ASU’s white laser technology breakthrough
Arizona State University electrical engineering professor Cun-Zheng Ning and his team have invented world’s first white laser, which could revolutionize communications, lighting and displays, is being recognized as one of the top 100 breakthroughs of the year by Popular Science magazine.
Their Nano photonics device is based on nanoscale materials, semiconductor that produces the white laser is formed into three segments that generate red, green and blue lasers that combine to create a pure white light. Growing the semiconductor on a nanoscale was the key to cracking the problem. “Lasers are a hundred times faster than LEDs. That’s been demonstrated.”
LiFi based networking
But while point-to-point demonstrations have proven LiFi to be a serious alternative to RF-based communications, the technology’s real strength lies in networking. Detector-receiver arrays also house infrared diodes to provide an uplink connection back to the LED-based LiFi access point.
And by combining numerous micro-LED transmitters and receiver assemblies, the researchers can take LiFi beyond a straightforward point-to-point communications system, and create a multiple-input multiple-output (MIMO) transmission network. Transmitters and receivers can even be combined in a single unit to create a single-input, single-output link. As Haas emphasizes: “The LiFi communications system can serve many users. It allows multi-user access, has an uplink and downlink, and allows handover.”

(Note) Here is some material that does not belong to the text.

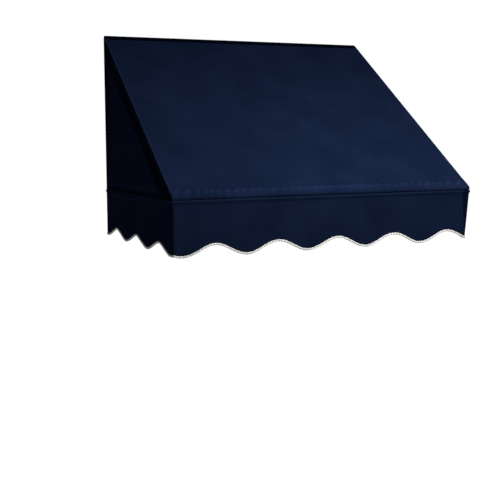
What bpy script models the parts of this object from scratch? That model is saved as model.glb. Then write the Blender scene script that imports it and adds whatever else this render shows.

“The coverage of each LED lamp is up to 10 square meters and when you leave that space, you are illuminated by another lamp, handover takes place, and you don’t lose wireless connectivity,” he adds. Haas is also confident ambient light will not interfere with transmissions as the receivers are only sensitive to the modulating LED light. “Even the 100 Hz flicker from an incandescent light bulb is not an issue, as our modulation frequency starts at 1 MHz,” he says. “As long as fluctuations are outside our modulation, these aren’t an issue.”